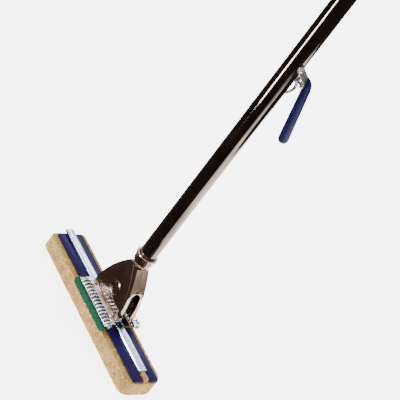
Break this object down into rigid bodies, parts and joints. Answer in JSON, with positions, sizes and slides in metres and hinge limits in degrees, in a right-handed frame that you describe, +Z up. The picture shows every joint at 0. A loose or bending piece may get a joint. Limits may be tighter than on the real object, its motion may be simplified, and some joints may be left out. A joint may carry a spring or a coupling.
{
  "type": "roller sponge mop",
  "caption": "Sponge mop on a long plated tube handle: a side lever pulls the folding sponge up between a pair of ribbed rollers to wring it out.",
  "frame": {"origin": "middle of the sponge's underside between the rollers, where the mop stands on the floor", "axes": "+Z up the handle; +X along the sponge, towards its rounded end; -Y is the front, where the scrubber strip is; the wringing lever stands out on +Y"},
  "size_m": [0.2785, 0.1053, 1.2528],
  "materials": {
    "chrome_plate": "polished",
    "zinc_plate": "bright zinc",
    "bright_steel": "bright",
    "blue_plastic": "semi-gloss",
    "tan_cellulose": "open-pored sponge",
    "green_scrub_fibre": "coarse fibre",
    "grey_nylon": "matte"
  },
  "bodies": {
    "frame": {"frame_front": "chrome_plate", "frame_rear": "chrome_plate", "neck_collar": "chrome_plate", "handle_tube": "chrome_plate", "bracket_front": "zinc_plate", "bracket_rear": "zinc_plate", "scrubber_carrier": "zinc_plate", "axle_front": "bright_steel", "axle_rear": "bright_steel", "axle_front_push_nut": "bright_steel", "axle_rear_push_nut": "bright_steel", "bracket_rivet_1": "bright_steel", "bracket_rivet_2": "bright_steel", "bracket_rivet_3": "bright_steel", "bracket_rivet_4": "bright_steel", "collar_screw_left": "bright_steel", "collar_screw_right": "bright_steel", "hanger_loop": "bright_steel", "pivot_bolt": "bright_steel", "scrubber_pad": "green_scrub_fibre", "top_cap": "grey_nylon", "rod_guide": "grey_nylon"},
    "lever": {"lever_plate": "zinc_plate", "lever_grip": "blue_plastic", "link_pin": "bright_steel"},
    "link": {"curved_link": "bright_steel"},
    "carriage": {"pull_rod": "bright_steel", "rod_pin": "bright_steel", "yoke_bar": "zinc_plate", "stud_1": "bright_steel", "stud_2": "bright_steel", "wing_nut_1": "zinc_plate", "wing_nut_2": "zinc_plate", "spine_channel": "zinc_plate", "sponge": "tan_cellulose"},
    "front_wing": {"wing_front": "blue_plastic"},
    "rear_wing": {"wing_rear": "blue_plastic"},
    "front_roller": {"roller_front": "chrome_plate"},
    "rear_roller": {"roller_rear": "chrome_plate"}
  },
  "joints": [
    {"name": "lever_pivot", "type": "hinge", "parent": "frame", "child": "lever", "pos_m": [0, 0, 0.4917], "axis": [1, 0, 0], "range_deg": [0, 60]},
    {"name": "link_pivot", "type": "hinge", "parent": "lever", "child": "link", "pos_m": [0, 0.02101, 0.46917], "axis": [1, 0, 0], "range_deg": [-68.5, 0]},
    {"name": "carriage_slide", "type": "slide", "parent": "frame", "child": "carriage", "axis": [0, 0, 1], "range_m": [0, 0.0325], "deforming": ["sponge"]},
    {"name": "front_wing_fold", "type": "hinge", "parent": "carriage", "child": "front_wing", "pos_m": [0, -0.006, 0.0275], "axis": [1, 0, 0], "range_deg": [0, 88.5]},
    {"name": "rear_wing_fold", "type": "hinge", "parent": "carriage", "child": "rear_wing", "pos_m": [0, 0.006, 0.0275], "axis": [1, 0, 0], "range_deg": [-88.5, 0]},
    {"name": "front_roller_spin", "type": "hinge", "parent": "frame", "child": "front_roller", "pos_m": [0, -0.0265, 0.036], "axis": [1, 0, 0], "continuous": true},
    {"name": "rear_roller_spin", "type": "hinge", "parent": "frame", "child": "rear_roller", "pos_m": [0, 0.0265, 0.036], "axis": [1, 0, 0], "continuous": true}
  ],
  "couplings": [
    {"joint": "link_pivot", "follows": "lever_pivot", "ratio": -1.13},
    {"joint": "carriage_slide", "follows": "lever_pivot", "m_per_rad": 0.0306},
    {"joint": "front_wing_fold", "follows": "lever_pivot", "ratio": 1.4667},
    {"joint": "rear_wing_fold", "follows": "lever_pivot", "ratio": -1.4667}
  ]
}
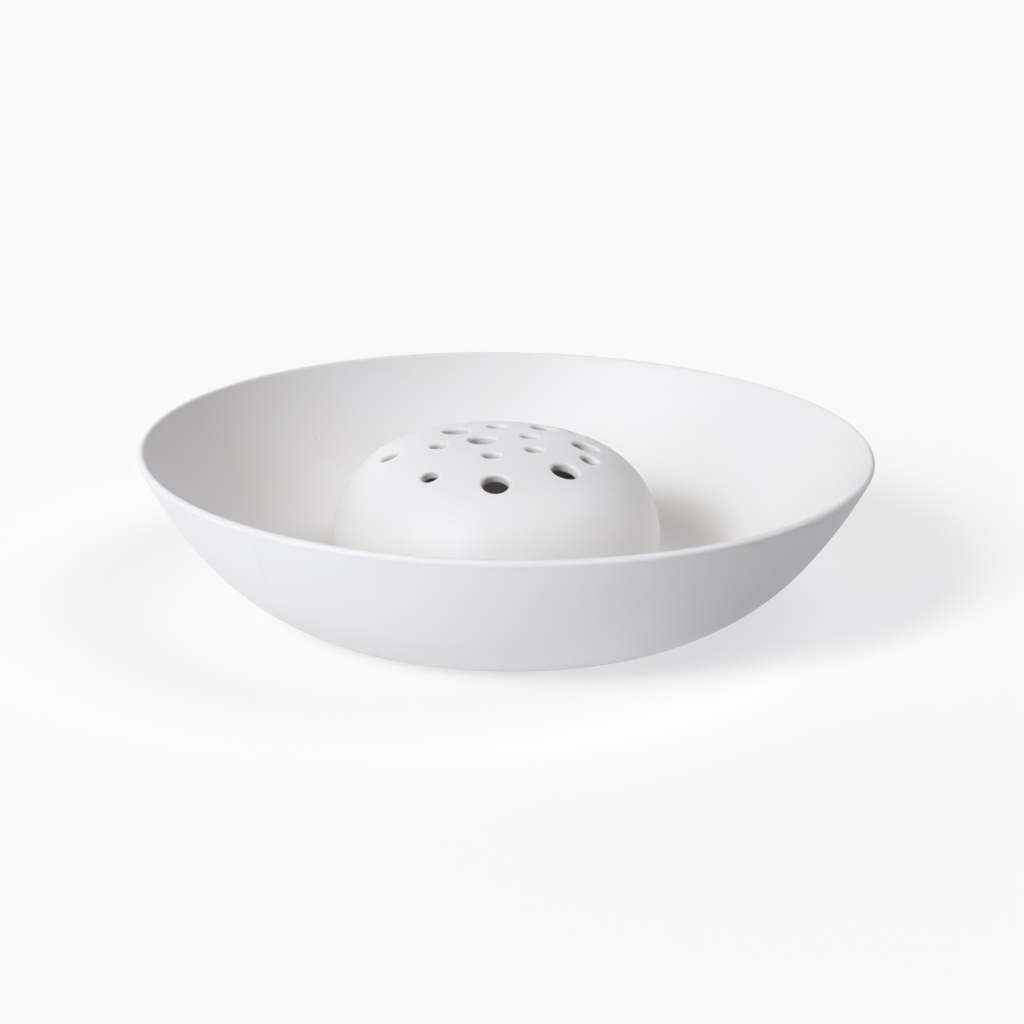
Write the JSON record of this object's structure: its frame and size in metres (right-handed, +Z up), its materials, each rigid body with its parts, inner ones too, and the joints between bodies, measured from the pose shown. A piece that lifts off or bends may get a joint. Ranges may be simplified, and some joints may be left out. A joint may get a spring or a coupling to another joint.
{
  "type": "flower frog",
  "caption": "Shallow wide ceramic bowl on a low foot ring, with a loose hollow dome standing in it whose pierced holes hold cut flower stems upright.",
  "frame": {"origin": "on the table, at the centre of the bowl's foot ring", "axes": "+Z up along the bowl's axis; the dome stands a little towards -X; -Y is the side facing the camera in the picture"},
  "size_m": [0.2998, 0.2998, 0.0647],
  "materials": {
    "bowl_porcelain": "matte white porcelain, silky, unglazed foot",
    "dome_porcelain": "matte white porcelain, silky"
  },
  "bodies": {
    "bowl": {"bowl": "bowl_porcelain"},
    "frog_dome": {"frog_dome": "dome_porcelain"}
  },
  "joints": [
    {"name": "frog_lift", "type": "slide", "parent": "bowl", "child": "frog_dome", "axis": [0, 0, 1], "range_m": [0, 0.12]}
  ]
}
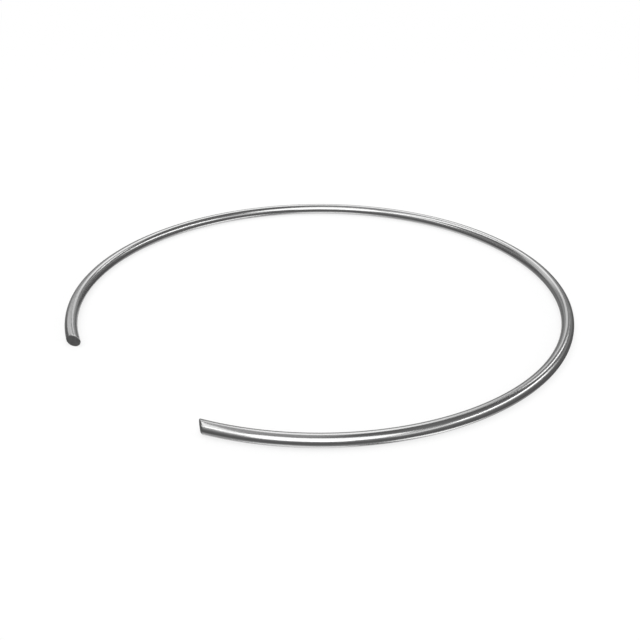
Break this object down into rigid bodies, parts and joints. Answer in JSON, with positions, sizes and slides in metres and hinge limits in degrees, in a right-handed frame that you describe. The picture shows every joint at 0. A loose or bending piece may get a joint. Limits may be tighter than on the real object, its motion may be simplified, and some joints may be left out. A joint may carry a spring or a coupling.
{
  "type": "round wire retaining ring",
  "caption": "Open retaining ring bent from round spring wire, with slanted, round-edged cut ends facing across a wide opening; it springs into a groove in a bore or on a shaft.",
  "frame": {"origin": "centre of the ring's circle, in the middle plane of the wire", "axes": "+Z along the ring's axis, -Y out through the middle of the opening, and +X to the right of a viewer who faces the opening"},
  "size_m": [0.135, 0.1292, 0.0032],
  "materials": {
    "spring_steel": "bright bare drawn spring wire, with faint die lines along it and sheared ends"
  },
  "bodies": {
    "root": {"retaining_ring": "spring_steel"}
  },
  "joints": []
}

[Instructions for the task]
Extract the full listing and reproduce each line exactly.

[Expected output]
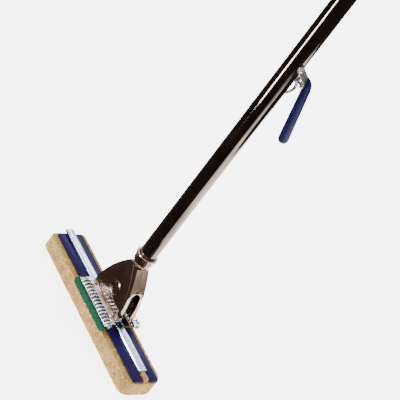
Break this object down into rigid bodies, parts and joints. Answer in JSON, with positions, sizes and slides in metres and hinge limits in degrees, in a right-handed frame that you describe, +Z up. The picture shows every joint at 0. A loose or bending piece may get a joint. Limits may be tighter than on the real object, its motion may be simplified, and some joints may be left out. A joint may carry a spring or a coupling.
{
  "type": "roller sponge mop",
  "caption": "Sponge mop on a long plated tube handle: a side lever pulls the folding sponge up between a pair of ribbed rollers to wring it out.",
  "frame": {"origin": "middle of the sponge's underside between the rollers, where the mop stands on the floor", "axes": "+Z up the handle; +X along the sponge, towards its rounded end; -Y is the front, where the scrubber strip is; the wringing lever stands out on +Y"},
  "size_m": [0.2785, 0.1053, 1.2528],
  "materials": {
    "chrome_plate": "polished",
    "zinc_plate": "bright zinc",
    "bright_steel": "bright",
    "blue_plastic": "semi-gloss",
    "tan_cellulose": "open-pored sponge",
    "green_scrub_fibre": "coarse fibre",
    "grey_nylon": "matte"
  },
  "bodies": {
    "frame": {"frame_front": "chrome_plate", "frame_rear": "chrome_plate", "neck_collar": "chrome_plate", "handle_tube": "chrome_plate", "bracket_front": "zinc_plate", "bracket_rear": "zinc_plate", "scrubber_carrier": "zinc_plate", "axle_front": "bright_steel", "axle_rear": "bright_steel", "axle_front_push_nut": "bright_steel", "axle_rear_push_nut": "bright_steel", "bracket_rivet_1": "bright_steel", "bracket_rivet_2": "bright_steel", "bracket_rivet_3": "bright_steel", "bracket_rivet_4": "bright_steel", "collar_screw_left": "bright_steel", "collar_screw_right": "bright_steel", "hanger_loop": "bright_steel", "pivot_bolt": "bright_steel", "scrubber_pad": "green_scrub_fibre", "top_cap": "grey_nylon", "rod_guide": "grey_nylon"},
    "lever": {"lever_plate": "zinc_plate", "lever_grip": "blue_plastic", "link_pin": "bright_steel"},
    "link": {"curved_link": "bright_steel"},
    "carriage": {"pull_rod": "bright_steel", "rod_pin": "bright_steel", "yoke_bar": "zinc_plate", "stud_1": "bright_steel", "stud_2": "bright_steel", "wing_nut_1": "zinc_plate", "wing_nut_2": "zinc_plate", "spine_channel": "zinc_plate", "sponge": "tan_cellulose"},
    "front_wing": {"wing_front": "blue_plastic"},
    "rear_wing": {"wing_rear": "blue_plastic"},
    "front_roller": {"roller_front": "chrome_plate"},
    "rear_roller": {"roller_rear": "chrome_plate"}
  },
  "joints": [
    {"name": "lever_pivot", "type": "hinge", "parent": "frame", "child": "lever", "pos_m": [0, 0, 0.4917], "axis": [1, 0, 0], "range_deg": [0, 60]},
    {"name": "link_pivot", "type": "hinge", "parent": "lever", "child": "link", "pos_m": [0, 0.02101, 0.46917], "axis": [1, 0, 0], "range_deg": [-68.5, 0]},
    {"name": "carriage_slide", "type": "slide", "parent": "frame", "child": "carriage", "axis": [0, 0, 1], "range_m": [0, 0.0325], "deforming": ["sponge"]},
    {"name": "front_wing_fold", "type": "hinge", "parent": "carriage", "child": "front_wing", "pos_m": [0, -0.006, 0.0275], "axis": [1, 0, 0], "range_deg": [0, 88.5]},
    {"name": "rear_wing_fold", "type": "hinge", "parent": "carriage", "child": "rear_wing", "pos_m": [0, 0.006, 0.0275], "axis": [1, 0, 0], "range_deg": [-88.5, 0]},
    {"name": "front_roller_spin", "type": "hinge", "parent": "frame", "child": "front_roller", "pos_m": [0, -0.0265, 0.036], "axis": [1, 0, 0], "continuous": true},
    {"name": "rear_roller_spin", "type": "hinge", "parent": "frame", "child": "rear_roller", "pos_m": [0, 0.0265, 0.036], "axis": [1, 0, 0], "continuous": true}
  ],
  "couplings": [
    {"joint": "link_pivot", "follows": "lever_pivot", "ratio": -1.13},
    {"joint": "carriage_slide", "follows": "lever_pivot", "m_per_rad": 0.0306},
    {"joint": "front_wing_fold", "follows": "lever_pivot", "ratio": 1.4667},
    {"joint": "rear_wing_fold", "follows": "lever_pivot", "ratio": -1.4667}
  ]
}
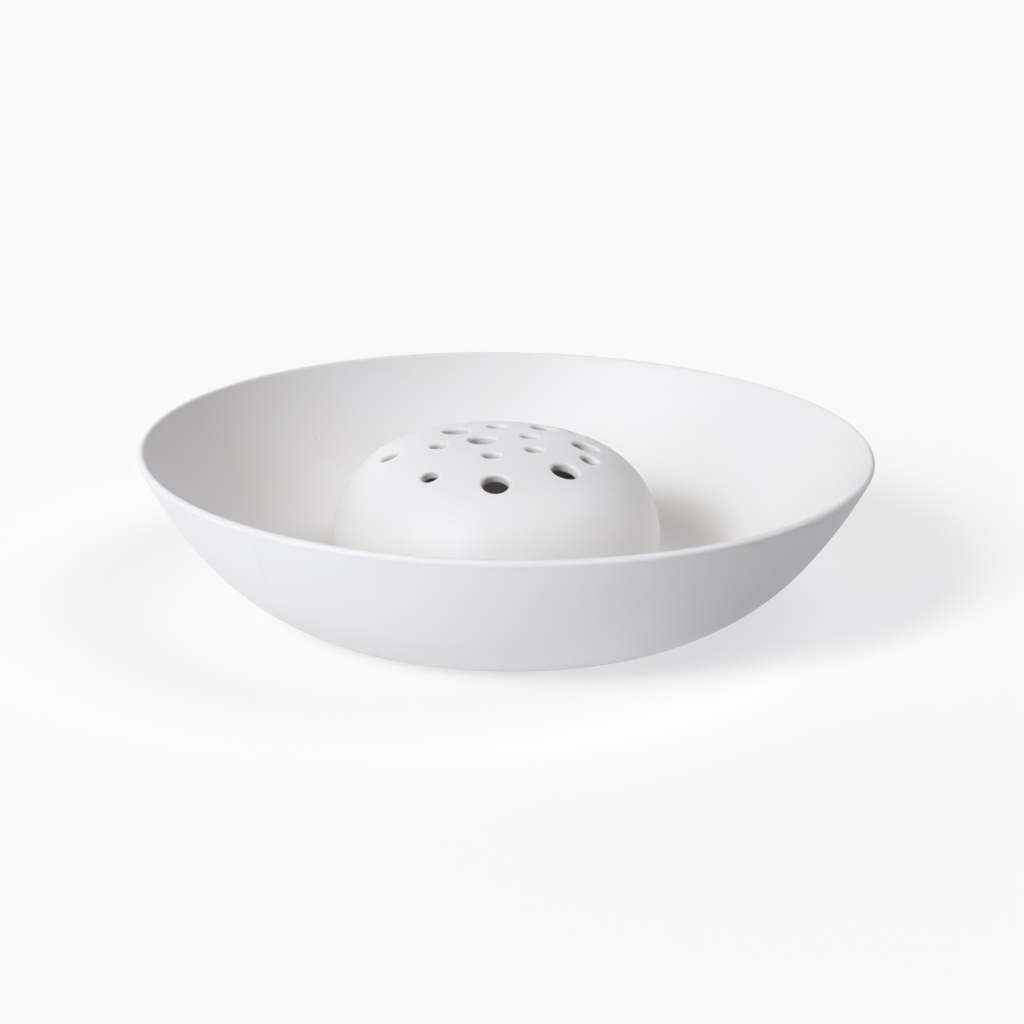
Write the JSON record of this object's structure: its frame and size in metres (right-handed, +Z up), its materials, each rigid body with its parts, inner ones too, and the joints between bodies, measured from the pose shown. A piece that lifts off or bends may get a joint. Ranges may be simplified, and some joints may be left out. A joint may get a spring or a coupling to another joint.
{
  "type": "flower frog",
  "caption": "Shallow wide ceramic bowl on a low foot ring, with a loose hollow dome standing in it whose pierced holes hold cut flower stems upright.",
  "frame": {"origin": "on the table, at the centre of the bowl's foot ring", "axes": "+Z up along the bowl's axis; the dome stands a little towards -X; -Y is the side facing the camera in the picture"},
  "size_m": [0.2998, 0.2998, 0.0647],
  "materials": {
    "bowl_porcelain": "matte white porcelain, silky, unglazed foot",
    "dome_porcelain": "matte white porcelain, silky"
  },
  "bodies": {
    "bowl": {"bowl": "bowl_porcelain"},
    "frog_dome": {"frog_dome": "dome_porcelain"}
  },
  "joints": [
    {"name": "frog_lift", "type": "slide", "parent": "bowl", "child": "frog_dome", "axis": [0, 0, 1], "range_m": [0, 0.12]}
  ]
}
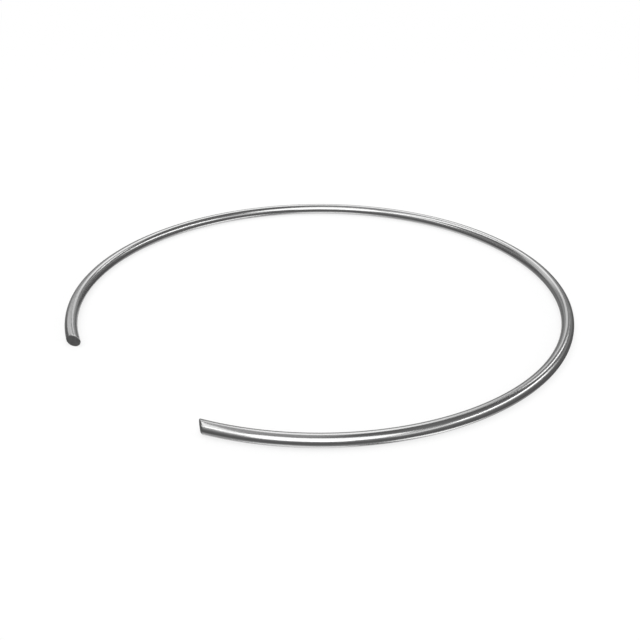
Break this object down into rigid bodies, parts and joints. Answer in JSON, with positions, sizes and slides in metres and hinge limits in degrees, in a right-handed frame that you describe. The picture shows every joint at 0. A loose or bending piece may get a joint. Limits may be tighter than on the real object, its motion may be simplified, and some joints may be left out. A joint may carry a spring or a coupling.
{
  "type": "round wire retaining ring",
  "caption": "Open retaining ring bent from round spring wire, with slanted, round-edged cut ends facing across a wide opening; it springs into a groove in a bore or on a shaft.",
  "frame": {"origin": "centre of the ring's circle, in the middle plane of the wire", "axes": "+Z along the ring's axis, -Y out through the middle of the opening, and +X to the right of a viewer who faces the opening"},
  "size_m": [0.135, 0.1292, 0.0032],
  "materials": {
    "spring_steel": "bright bare drawn spring wire, with faint die lines along it and sheared ends"
  },
  "bodies": {
    "root": {"retaining_ring": "spring_steel"}
  },
  "joints": []
}